Every day, Watch This offers staff recommendations inspired by a new movie coming out that week. This week: Noah Baumbach’s new film, Mistress America, is a modern farce. Gear up for it with five days of classic ones.

Blind Date (1987)

In 1987, a year before John McTiernan’s Die Hard would inspire much of his future casting as an action-movie personality, Bruce Willis played a flustered, soft-spoken worker bee in Blake Edwards’ Blind Date. At the time, Willis—giving his first major screen performance—was famous for ABC’s Moonlighting, in which the actor played a charismatic, confident private detective. But Edwards, as he so often did, upended the prevailing image of his leading performer: Blind Date begins with the blandly named Walter Davis (Willis), passed out on his home desk, waking up to the noise of a radio host. Panicked, Walter starts frantically dressing for work; in an emblematic image, which Edwards shoots from a distance, Willis tucks in his button-down with his right hand while applying a razor to his face with his left. This is a Bruce Willis who, despite his best efforts, finds himself flanked by constant discouragement: from his secretary (“You look like you’ve been in a plane crash”), from his boss (“You look like shit”), and from his co-worker pal Denny (Mark Blum), who greets Walter each morning with the details of his “sex stories.”
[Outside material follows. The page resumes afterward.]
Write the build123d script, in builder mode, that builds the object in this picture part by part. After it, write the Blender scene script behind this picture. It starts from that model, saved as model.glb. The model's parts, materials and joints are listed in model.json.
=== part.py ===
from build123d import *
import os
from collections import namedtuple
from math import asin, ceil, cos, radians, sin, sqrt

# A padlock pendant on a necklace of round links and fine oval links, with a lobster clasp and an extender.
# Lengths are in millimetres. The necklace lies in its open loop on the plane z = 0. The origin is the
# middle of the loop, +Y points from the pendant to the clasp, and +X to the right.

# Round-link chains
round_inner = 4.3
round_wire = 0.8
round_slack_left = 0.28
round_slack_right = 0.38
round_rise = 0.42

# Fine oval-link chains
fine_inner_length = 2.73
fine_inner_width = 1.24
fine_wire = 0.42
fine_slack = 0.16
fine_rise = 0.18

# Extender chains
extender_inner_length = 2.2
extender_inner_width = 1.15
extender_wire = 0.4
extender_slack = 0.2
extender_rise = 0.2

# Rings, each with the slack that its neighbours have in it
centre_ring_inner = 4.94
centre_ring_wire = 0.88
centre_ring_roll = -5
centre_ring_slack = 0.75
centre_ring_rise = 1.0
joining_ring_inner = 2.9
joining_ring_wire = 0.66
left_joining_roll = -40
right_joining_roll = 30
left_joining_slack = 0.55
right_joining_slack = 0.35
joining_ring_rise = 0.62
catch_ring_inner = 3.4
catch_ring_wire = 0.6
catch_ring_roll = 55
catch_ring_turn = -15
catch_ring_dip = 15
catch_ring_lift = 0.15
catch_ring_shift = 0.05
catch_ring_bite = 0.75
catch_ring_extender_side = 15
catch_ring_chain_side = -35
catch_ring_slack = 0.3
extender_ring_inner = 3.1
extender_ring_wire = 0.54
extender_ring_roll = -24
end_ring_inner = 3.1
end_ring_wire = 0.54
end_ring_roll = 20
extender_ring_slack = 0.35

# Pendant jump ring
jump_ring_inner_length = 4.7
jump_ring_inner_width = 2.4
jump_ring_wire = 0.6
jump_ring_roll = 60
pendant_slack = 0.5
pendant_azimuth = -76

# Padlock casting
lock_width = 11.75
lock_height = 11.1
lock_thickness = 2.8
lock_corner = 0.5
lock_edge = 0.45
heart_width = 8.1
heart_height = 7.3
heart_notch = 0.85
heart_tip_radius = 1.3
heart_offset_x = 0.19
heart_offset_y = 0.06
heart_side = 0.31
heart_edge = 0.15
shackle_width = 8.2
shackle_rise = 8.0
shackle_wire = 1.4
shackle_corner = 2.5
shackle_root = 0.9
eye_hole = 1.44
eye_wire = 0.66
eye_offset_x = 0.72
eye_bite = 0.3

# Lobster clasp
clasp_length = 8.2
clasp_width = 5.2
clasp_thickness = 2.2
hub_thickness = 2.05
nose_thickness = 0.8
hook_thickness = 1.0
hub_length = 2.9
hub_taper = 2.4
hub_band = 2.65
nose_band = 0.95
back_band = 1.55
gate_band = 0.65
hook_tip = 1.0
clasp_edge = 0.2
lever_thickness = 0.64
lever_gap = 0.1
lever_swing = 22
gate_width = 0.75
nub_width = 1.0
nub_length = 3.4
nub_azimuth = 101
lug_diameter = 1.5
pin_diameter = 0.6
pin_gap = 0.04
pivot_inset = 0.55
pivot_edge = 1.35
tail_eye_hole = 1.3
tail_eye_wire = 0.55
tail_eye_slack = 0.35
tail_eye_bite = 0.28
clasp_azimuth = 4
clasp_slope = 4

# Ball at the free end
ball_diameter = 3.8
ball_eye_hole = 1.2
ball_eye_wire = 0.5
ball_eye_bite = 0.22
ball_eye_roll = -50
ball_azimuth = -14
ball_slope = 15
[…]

Walter appears to discover good fortune when, in need for a date to an important business dinner, his brother sets him up with the sweet, attractive Nadia Gates (Kim Basinger, outfitted in reds and pinks). But Nadia’s weakness for alcohol—which Walter is duly warned about—triggers a chain of chaotic events. After a few glasses of champagne, she takes to giggling, ripping cloth from men’s suit jackets, and inciting confrontations with a crew of unsavory characters (including a haughty waiter and horndog Denny). Nadia’s most persistent adversary, however, is her obsessed, bowtie-wearing ex-boyfriend, David (John Larroquette), who trails her all over Los Angeles and keeps popping up at the most absurd times. The fallout of one encounter on the city’s streets has David driving his car through a pair of storefronts: the first, a pet shop, sends animals scampering through his vehicle; the second, a paint shop, leaves him coated in yellow and blue.
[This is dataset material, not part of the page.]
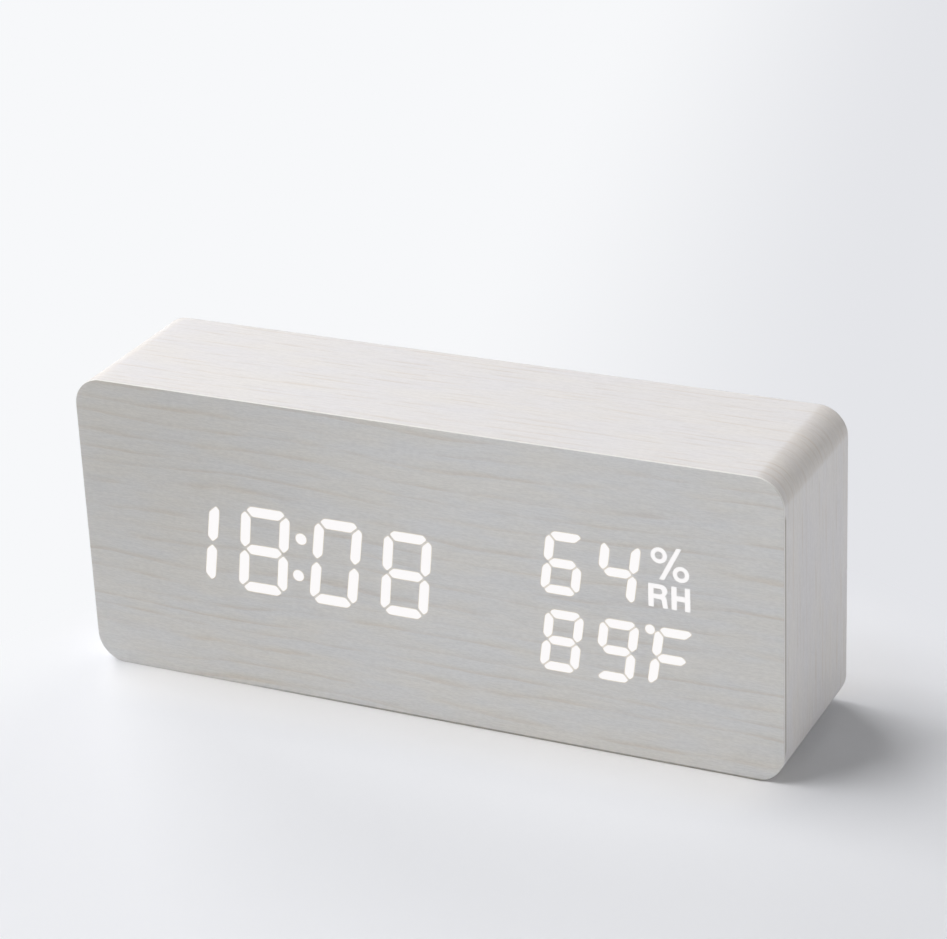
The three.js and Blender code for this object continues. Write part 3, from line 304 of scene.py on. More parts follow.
def rounded_outline(length, height, radius, centre, edge_steps=EDGE_STEPS, corner_steps=CORNER_STEPS):
    """A rounded rectangle seen from the front, anticlockwise from the middle of its foot. A straight
    stretch is an even walk, and a corner is centre plus radius times (cosine, sine). Gives the
    points, the outward directions and the distance walked."""
    straight_x, straight_z = length / 2 - radius, height / 2 - radius
    share = np.linspace(0, 1, edge_steps, endpoint=False)
    sweep = np.linspace(0, 1, corner_steps, endpoint=False)
    points, normals = [], []
    for number, corner in enumerate([(1, -1), (1, 1), (-1, 1), (-1, -1)]):
        facing = (number - 1) * QUARTER_TURN
        ahead = np.array([-math.sin(facing), math.cos(facing)])
        outward = np.array([math.cos(facing), math.sin(facing)])
        pivot = np.array([corner[0] * straight_x, corner[1] * straight_z])
        run = 2 * (straight_x if number % 2 == 0 else straight_z)
        walked = 0.5 + 0.5 * share if number == 0 else share
        angle = facing + sweep * QUARTER_TURN
        around = np.column_stack([np.cos(angle), np.sin(angle)])
        points += [pivot + radius * outward + ahead * run * (walked[:, None] - 1), pivot + radius * around]
        normals += [np.tile(outward, (edge_steps, 1)), around]
    points.append(np.array([-straight_x, -straight_z - radius]) + np.outer(share, [straight_x, 0.0]))
    normals.append(np.tile([0.0, -1.0], (edge_steps, 1)))
    points = np.concatenate(points)
    steps = np.linalg.norm(np.roll(points, -1, 0) - points, axis=1)
    walked = np.concatenate([[0.0], np.cumsum(steps)])
    return points + np.array(centre), np.concatenate(normals), walked


def round_outline(radius, centre, steps):
    """A circle about a centre as points, outward directions and the distance walked."""
    angle = np.linspace(0, TURN, steps, endpoint=False)
    around = np.column_stack([np.cos(angle), np.sin(angle)])
    return np.array(centre) + radius * around, around, np.linspace(0, TURN * radius, steps + 1)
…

Edwards, working from a screenplay by Dale Launer (Dirty Rotten Scoundrels, My Cousin Vinny), executes the material with marvelously sustained momentum and a compositional complexity that maximizes every punch line. Par for the course: A dizzying, remarkable shot in a dance club that provides three clear planes of action—foreground: Walter saving face to a bouncer; middle: Nadia downing a drink that Walter ordered for himself; background: a befuddled bartender observing everything. Narratively, the movie delivers a pleasing symmetry, with Walter guiding drunk Nadia in the first half, and a sobered-up Nadia guiding a stir-crazy Walter in the second.
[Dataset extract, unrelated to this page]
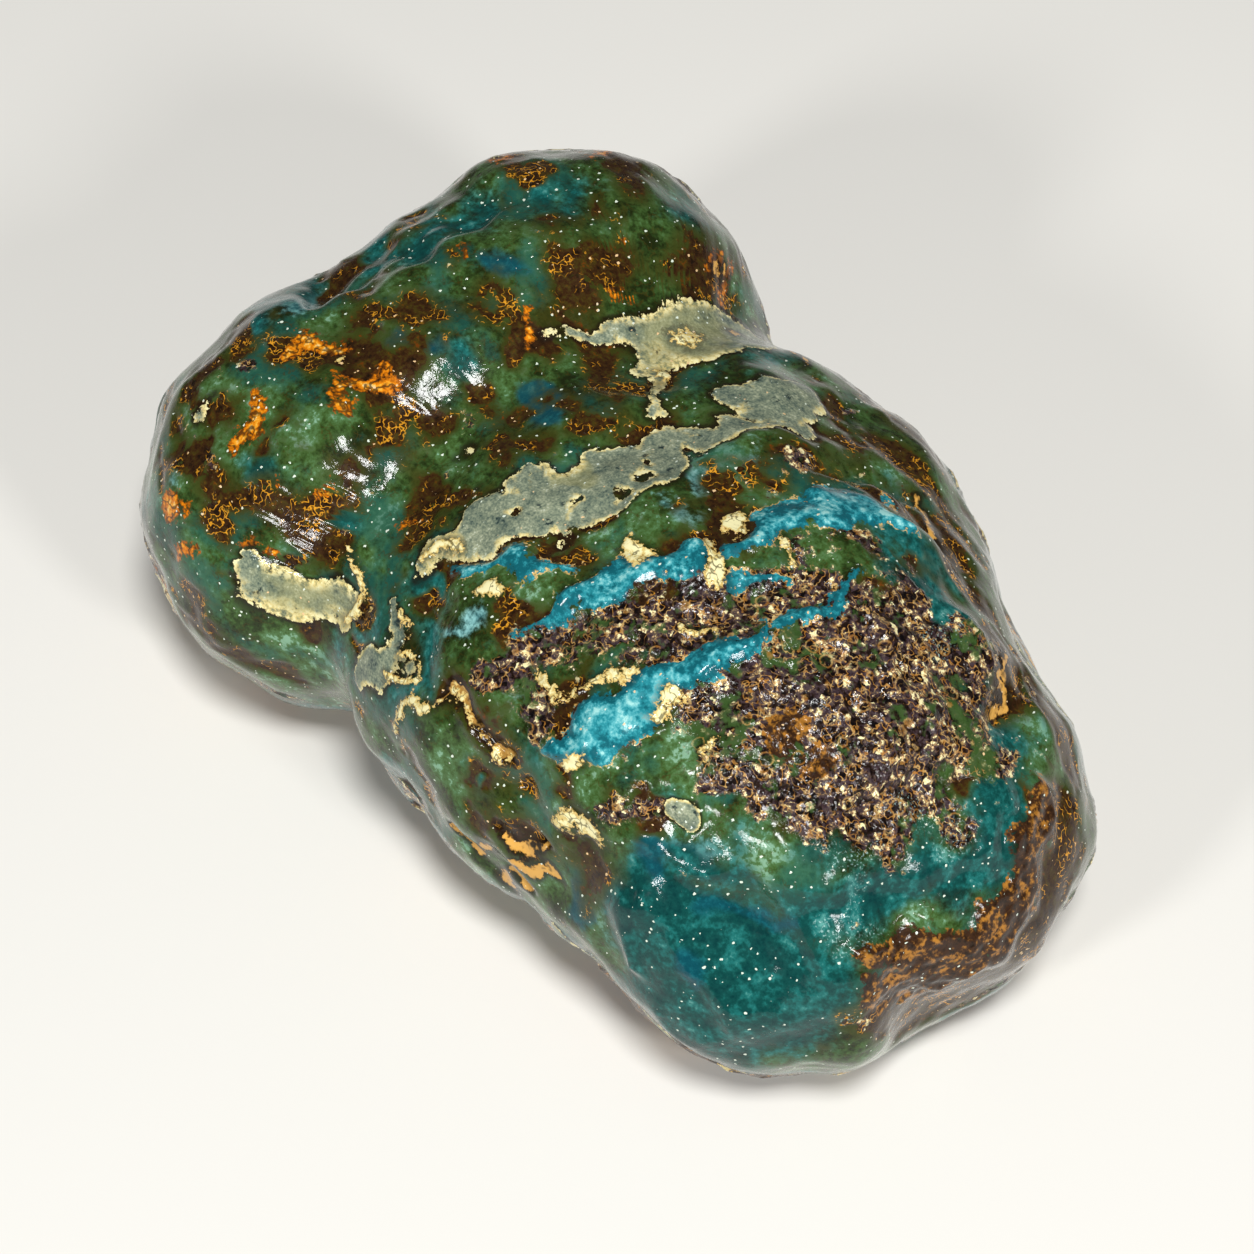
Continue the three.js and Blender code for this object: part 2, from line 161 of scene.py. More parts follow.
RIND = {
    "river": [(-14.8, 0, 0.5), (-13.3, 4.3, 1.3), (-11.7, 8, 1.9), (-9.9, 11.5, 1.8), (-9.6, 13.3, 1.2)],
    "arm": [(-9.8, 14.3, 0.4), (-7.6, 16.7, 0.5), (-5.3, 18.7, 0.4)],
    "ledge": [(-9.2, 17.8, 0.7), (-8, 18.5, 1.2), (-6.3, 19.7, 1.1), (-5, 20.3, 0.4)],
    "stem": [(-11.5, 14.5, 0.3), (-12.5, 15, 0.3), (-13.2, 16, 0.5), (-14.2, 16.5, 0.9)],
    "neck": [(-18.7, 13.6, 0.3), (-16.8, 15.7, 0.5), (-15.3, 16.8, 1), (-13.8, 18.6, 1.9),
             (-12.3, 20.3, 1.7), (-10.5, 21.2, 0.9)],
    "left_patch": [(-21.2, -7, 0.6), (-19.3, -6.2, 1.1), (-17.8, -5.4, 1.2), (-16.4, -4.2, 0.8)],
    "left_foot": [(-21.9, -6.9, 0.8), (-20.3, -7, 1.1), (-18.6, -6, 1), (-17, -5.4, 0.8),
                  (-15.6, -5.2, 0.4)],
    "strip": [(-14.2, -2.5, 0.4), (-13.4, -3.4, 0.4), (-12.8, -4.6, 0.6), (-12.6, -5.6, 1.1)],
}
RIND_PITS = {
    "upper_left": [(-13.8, 7.6, 0.3)], "middle": [(-10.9, 7.5, 0.3)],
    "lower": [(-9.8, 9.6, 0.2), (-9.4, 10, 0.3)], "right": [(-9.3, 11.4, 0.3)],
    "upper_right": [(-10.4, 11.7, 0.15), (-10, 12, 0.25)], "low_left": [(-13.2, 5.6, 0.2)],
}
CREAM = {
    "block": [(-4.7, 12.4, 0.8)], "lower_chip": [(-3.3, 10.3, 0.75)],
    "ragged": [(-7.5, 7.9, 0.35), (-6.5, 8.2, 0.45)], "rib_chip": [(-10.9, 1.2, 0.4)],
    "neck_low": [(-12.8, 16.2, 0.55)], "neck_high": [(-13.9, 18.1, 0.35), (-13, 18.9, 0.25)],
    "low_chip": [(-0.7, -3.9, 0.25), (0.3, -3.9, 0.5), (1.2, -3.6, 0.6)], "crater": [(-1.7, -1.6, 0.45)],
    "tan_shard": [(-0.6, 2.7, 0.35), (-0.4, 3.7, 0.45)],
    "river_tip": [(-14.9, 0.4, 0.3), (-14.3, 1.4, 0.35)],
    "patch_edge": [(-18.2, -1.9, 0.15), (-16.3, -2.8, 0.25), (-16, -4, 0.3), (-15.9, -4.9, 0.25)],
    "strip_edge": [(-13.5, -2.6, 0.15), (-12.6, -3.8, 0.15), (-11.1, -4.8, 0.2), (-11.9, -5.5, 0.25)],
    "fringe": [(-10.2, -6.8, 0.2), (-10, -6, 0.3), (-9.5, -5.4, 0.25), (-9.5, -4.6, 0.25)],
    "twist": [(-9.3, -3.9, 0.08), (-7, -3.6, 0.14), (-4.9, -4.1, 0.1)],
    "web": [(-6, 0, 0.35), (-5.2, 0.1, 0.3), (-4.5, 0.4, 0.3)],
    "feather": [(-3.9, 1.1, 0.25), (-3.9, 2.2, 0.25), (-3.2, 3.3, 0.2), (-2.6, 4, 0.15)],
    "curl_low": [(-2.7, 7, 0.18), (-1.3, 7.6, 0.18)], "curl_high": [(-1.5, 13.6, 0.2), (-1, 12.9, 0.2)],
    "curl_right": [(2, 3.2, 0.18), (2.6, 4.3, 0.18)], "heart": [(-25.9, 4.8, 0.35)],
}
TEAL = {
    "far_low": [(-31, 3.5, 0.8), (-31.3, 5.2, 0.9), (-31, 7.3, 0.5)],
    "far_high": [(-29.5, 10, 0.4), (-28.8, 11.2, 0.6), (-28, 13, 0.8), (-27.3, 15.2, 0.8), (-26.5, 17, 0.6)],
    "top_left": [(-25, 19, 0.8)], "top": [(-23.5, 20.5, 0.8)],
    "top_right": [(-18.6, 24, 0.6), (-17.2, 24.2, 0.6)],
    "over_ledge": [(-9.6, 20.4, 0.4), (-9, 20.6, 0.4)],
    "river_foot": [(-14.4, -0.6, 0.6), (-13.6, -0.4, 0.6)], "patch_gap": [(-14.4, -4.4, 0.6)],
    "left_low": [(-14.9, -6.6, 0.6)], "strip_foot": [(-12, -6, 0.5), (-10.6, -5.5, 0.6)],
    "left_slope": [(-11.8, -2.4, 0.8), (-10.6, -4.1, 0.7)], "far_left": [(-24.6, -2.7, 0.8)],
    "far_spots": [(-19.8, -1.6, 0.6), (-20.8, -3.7, 0.5)], "far_floor": [(-21.3, 9, 0.8)],
    "crack_foot": [(-4.6, -4, 0.45)], "low_left": [(-4.7, -5.9, 0.4)], "wave_tail": [(-3.4, -2.6, 0.4)],
    "rim": [(9.8, 15.2, 1), (13.2, 14, 1.2), (14, 12, 1.3), (15.2, 10.5, 1.5), (16.3, 8.8, 1.5),
            (15.8, 7, 1.2), (14, 5.8, 0.9)],
    "rim_inner": [(1.7, 16.5, 0.5), (2.7, 16.2, 0.5)], "rim_top": [(-1.2, 18.3, 0.6)],
    "flank": [(0.6, 20, 0.5), (1.8, 19.9, 0.5)],
    "chin": [(4.4, -3.6, 1.4), (7, -4.6, 3.2), (10.5, -4, 3.6), (13.6, -1.8, 2.4)],
    "chin_lip": [(3.7, -2, 0.5), (5, -1.2, 1.1), (6.2, -0.8, 0.9), (8, -0.4, 0.6)],
    "chin_low": [(9, -7, 2.4), (12, -6, 2.8), (14.5, -3.5, 2.4), (15.5, -1.5, 1.2)],
    "heel_inner": [(14.2, 6, 1.3), (13.4, 3.6, 1.5), (11.6, 1, 1.3)],
    "rim_side": [(1.5, 17.6, 0.9), (4.5, 17.3, 1.3), (8, 15.9, 1.4), (10.5, 14.2, 1.2)],
}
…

The heart of Blind Date hosts serious emotions and grievances, chief among them a furious revulsion at the surfaces of a material world. Edwards regularly introduces objects of value—fancy cars, fancy suits, fancy dinner-party spreads—and proceeds to allow characters to break them, throw them, or vomit on them. For Edwards, even the jilted, terrible David, who aims to confine Nadia to a marriage she doesn’t want, is worthy of more respect and attention than most other people in the movie. At least he knows he’s ridiculous, and doesn’t try to cover up that fact with a glistening swimming pool or a fresh set of golf clubs.

Availability: Blind Date is available on DVD from Amazon, Netflix, and possibly your local video store/library. It can also be rented or purchased through the major digital services.